= Ngoi Pēwhairangi =

New Zealand composer (1921–1985)

Te Kumeroa "Ngoingoi" Pēwhairangi (29 December 1921 – 29 January 1985) was a prominent teacher of, and advocate for, Māori language and culture, and the composer of many songs, including Poi E. She spearheaded the Māori Renaissance in the late 1970s and early 1980s.

==Biography==
She was born Te Kumeroa Ngoingoi Ngāwai on 29 December 1921 at Tokomaru Bay, on New Zealand's East Coast. She was the eldest of five children of Hori Ngāwai, a labourer and minister in the Ringatū faith from the Te Whānau-a-Ruataupare hapū of the Ngāti Porou iwi of Tokomaru Bay, and his wife Wikitoria Karu of Ngāti Tara Tokanui in the Hauraki region. Tuini Ngāwai, a prominent composer and promoter of Māori language and culture, was her father's sister.

Ngoi attended Hukarere Girls’ School from 1938 to 1941. In the early 1940s, she travelled around New Zealand in a fundraising drive for the war effort with the Hokowhitu-ā-Tū Concert Party. Her aunt Tuini Ngāwai, who founded the group, trained her in kapa haka performance and groomed her for leadership. She continued her involvement after the war.

In 1945, she married Rikirangi Ben Pēwhairangi of Tokomaru Bay. The only child of the marriage was a son, Terewai Pēwhairangi, but they fostered many other children.

Ngoi taught Māori language and tutored the Māori club at Gisborne Girls' High School for three years from 1973. In 1974 she also began teaching a course of Māori studies in Gisborne for the University of Waikato. In 1977, Kara Puketapu, the new secretary of the Department of Māori Affairs called on her assistance in setting up Tū Tangata, a scheme that targeted at-risk Māori youth in the cities, and attempted to connect them with their iwi. She continued working for the Department as an adviser, and was involved in the preliminary consultations that led to the establishment of the kōhanga reo movement, which saw children receiving their schooling in Māori.

From 1978 on, she was an adviser to the National Council of Adult Education. In this capacity she promoted Māori language and culture around the country, especially in rural areas. She was the co-founder, with Katerina Mataira, of the Te Ataarangi programme of teaching Māori, which was the basis of a TV programme and a series of books, Te reo (1985).

In music, she is best known as the composer of the poi song Poi E, which topped New Zealand charts in 1984 in a recording by Dalvanius Prime and the Pātea Māori Club, and sold 15,000 copies. She also wrote the popular song E Ipo which was performed by Prince Tui Teka.
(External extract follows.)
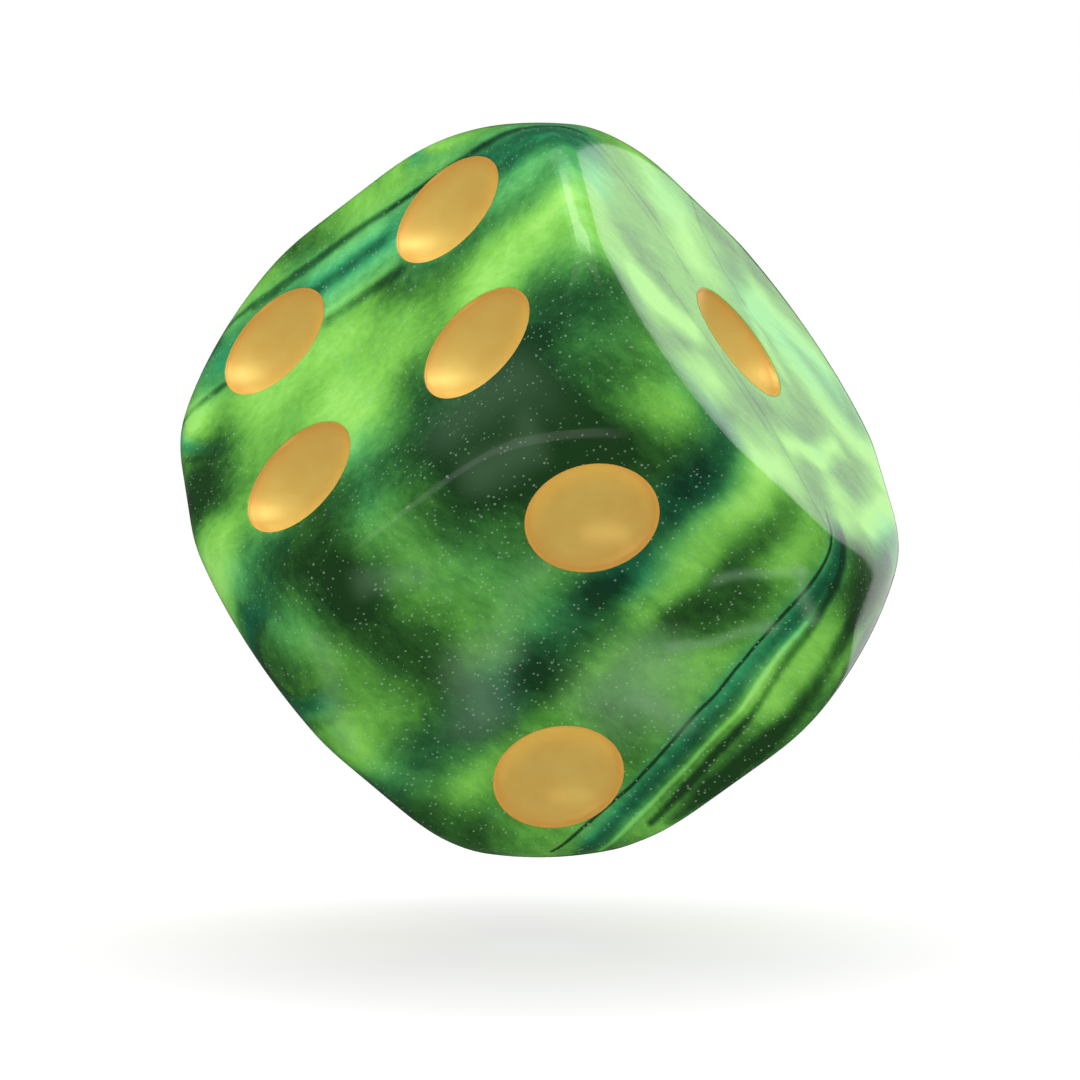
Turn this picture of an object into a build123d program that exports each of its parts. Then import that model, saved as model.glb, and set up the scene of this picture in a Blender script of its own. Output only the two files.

She died in Tokomaru Bay on 29 January 1985. Her tangihanga (funeral) was held at Pākirikiri Marae. A waiata tangi (lament) composed for her by Tīmoti Kāretu was for a number of years the signature piece of the kapa haka group of the Te Tumu School of Māori, Pacific and Indigenous Studies at the University of Otago.

==Honours and awards==
In the 1978 New Year Honours, Pēwhairangi was awarded the Queen's Service Medal for community service. In 2016, she was posthumously conferred with the Nostalgia Award from the Variety Artists Club of New Zealand, an award presented to an artist deemed not to have received suitable honours during their career. In 2022 Pēwhairangi was inducted into the New Zealand Music Hall of Fame.